Every cost review we run ends up at the same place: a third of the instance fleet is two sizes too big, and nobody wants to touch it because the last person who tried caused a 2am page. Rightsizing is not a spreadsheet exercise. It is a change-management exercise that happens to save money.
We measure before we touch anything
We pull at least 14 days of data, never less. AWS Compute Optimizer and the CloudWatch agent give us memory, which the default metrics do not. The headline number we care about is p95 of CPU and memory over the window, not the average. An instance that sits at 8% average CPU but spikes to 90% at the daily batch run is not oversized - it is correctly sized for the spike.
- p95 CPU and p95 memory, separately, over 14-30 days
- Network throughput, because some m-family boxes are really there for bandwidth
- Whether the workload is stateful - a stateless web tier is a totally different risk profile from a database
- The actual SLO, not the imagined one
One size down, then wait
When we cut, we cut a single size and hold for a full business cycle before the next move. A jump from m5.4xlarge straight to m5.large looks great on the bill and terrible at the next traffic peak. Stepping down one notch (4xlarge to 2xlarge) typically recovers 40-50% of the waste with almost none of the risk, and we can repeat it next month if the numbers still say so.
Rightsizing that causes one incident sets the whole programme back six months. Slow and boring beats clever and broken.
Switch families, not just sizes
Half the easy wins are not about getting smaller, they are about getting newer. Moving a stable workload from m5 to m7g (Graviton) often lands 15-20% cheaper per core with better performance, assuming the build is arm64-clean. We test on a canary node first - native dependencies are where this bites.

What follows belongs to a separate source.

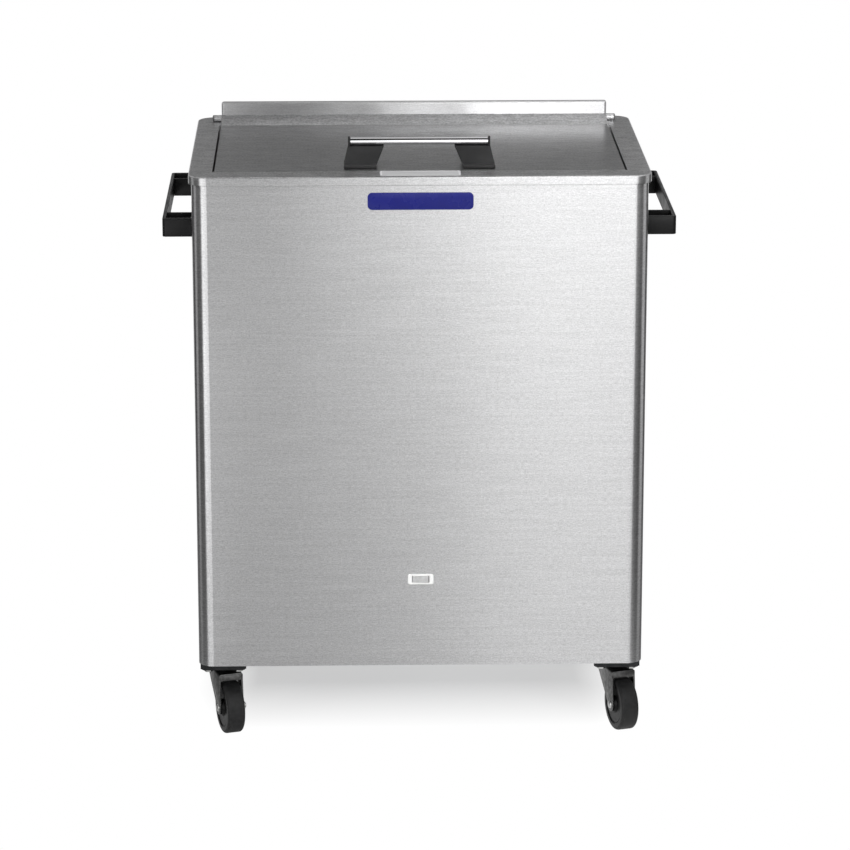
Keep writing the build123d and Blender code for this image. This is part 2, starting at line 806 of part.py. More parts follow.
with BuildPart() as refrigerant_lines:
    for tube_radius, bend, points in line_routes.values():
        with BuildLine():
            line_path = FilletPolyline(*points, radius=bend)
        with BuildSketch(Plane(origin=line_path @ 0, z_dir=line_path % 0)):
            Circle(tube_radius)
        sweep(path=line_path)

# Thermostat body behind the service panel
with BuildPart() as thermostat_body:
    with Locations((thermostat_x, dish_back, thermostat_z)):
        Box(
            thermostat_width, thermostat_depth, thermostat_height,
            align=(Align.CENTER, Align.MAX, Align.CENTER),
        )
        Cylinder(
            knob_shaft_radius + pin_running, 2 * (knob_shaft_length + fit),
            rotation=(90, 0, 0), mode=Mode.SUBTRACT,
        )

# Thermostat knob with its shaft and pointer rib
with BuildPart() as thermostat_knob:
    with BuildSketch(Plane.XZ.offset(-dish_floor - knob_gap)):
        with Locations((thermostat_x, thermostat_z)):
            Circle(knob_radius)
    extrude(amount=-knob_height)
    chamfer(thermostat_knob.faces().sort_by(Axis.Y)[-1].edges(), length=edge_bend)
    with Locations((thermostat_x, dish_floor + knob_gap + knob_height, thermostat_z + knob_radius / 2)):
        Box(edge_bend, edge_bend, knob_radius / 2, align=(Align.CENTER, Align.CENTER, Align.CENTER))
    with Locations((thermostat_x, dish_floor + knob_gap, thermostat_z)):
        Cylinder(
            knob_shaft_radius, knob_gap + panel_sheet + knob_shaft_length,
            rotation=(90, 0, 0), align=(Align.CENTER, Align.CENTER, Align.MIN),
        )

# Wiring box on the base pan
box_y = dish_back - box_gap - box_depth / 2
with BuildPart() as wiring_box:
    with BuildSketch(Plane.XY.offset(pan_top)):
        with Locations((gland_x, box_y)):
            Rectangle(box_width, box_depth)
    extrude(amount=box_height)
    with BuildSketch(Plane.XY.offset(pan_top)):
        with Locations((gland_x, box_y)):
            Rectangle(box_width - 2 * box_wall, box_depth - 2 * box_wall)
    extrude(amount=box_height - box_wall, mode=Mode.SUBTRACT)

# Cord gland: a sleeve through the service panel with a nose outside and a nut inside
with BuildPart() as cord_gland:
    with BuildSketch(Plane.XZ.offset(-dish_floor)):
        with Locations((gland_x, gland_z)):
            RegularPolygon(gland_flange_radius, 6)
    extrude(amount=-gland_nut)
    with BuildSketch(Plane.XZ.offset(-dish_floor)):
        with Locations((gland_x, gland_z)):
            Circle(gland_sleeve_radius)
    extrude(amount=-gland_nose)
    chamfer(cord_gland.faces().sort_by(Axis.Y)[-1].edges(), length=edge_bend)
    with BuildSketch(Plane.XZ.offset(-dish_floor)):
        with Locations((gland_x, gland_z)):
            Circle(gland_sleeve_radius)
    extrude(amount=panel_sheet + gland_inner)
    with BuildSketch(Plane.XZ.offset(-dish_back)):
        with Locations((gland_x, gland_z)):
            RegularPolygon(gland_flange_radius, 6)
    extrude(amount=gland_nut)
    with Locations((gland_x, dish_floor, gland_z)):
        Cylinder(gland_bore, 2 * (gland_nose + gland_inner), rotation=(90, 0, 0), mode=Mode.SUBTRACT)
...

aws compute-optimizer get-ec2-instance-recommendations \
--query 'instanceRecommendations[?finding==`OVER_PROVISIONED`].[instanceArn,currentInstanceType,recommendationOptions[0].instanceType]' \
--output tableThe rollback plan is the deliverable
We never ship a rightsizing change without a documented way back. For an Auto Scaling group that means keeping the old launch template version. For a managed database it means a tested resize window and a snapshot taken five minutes before. Done this way, a typical first pass on a neglected account recovers 20-35% of compute spend over a quarter, and the on-call team stops flinching when they see our calendar invite.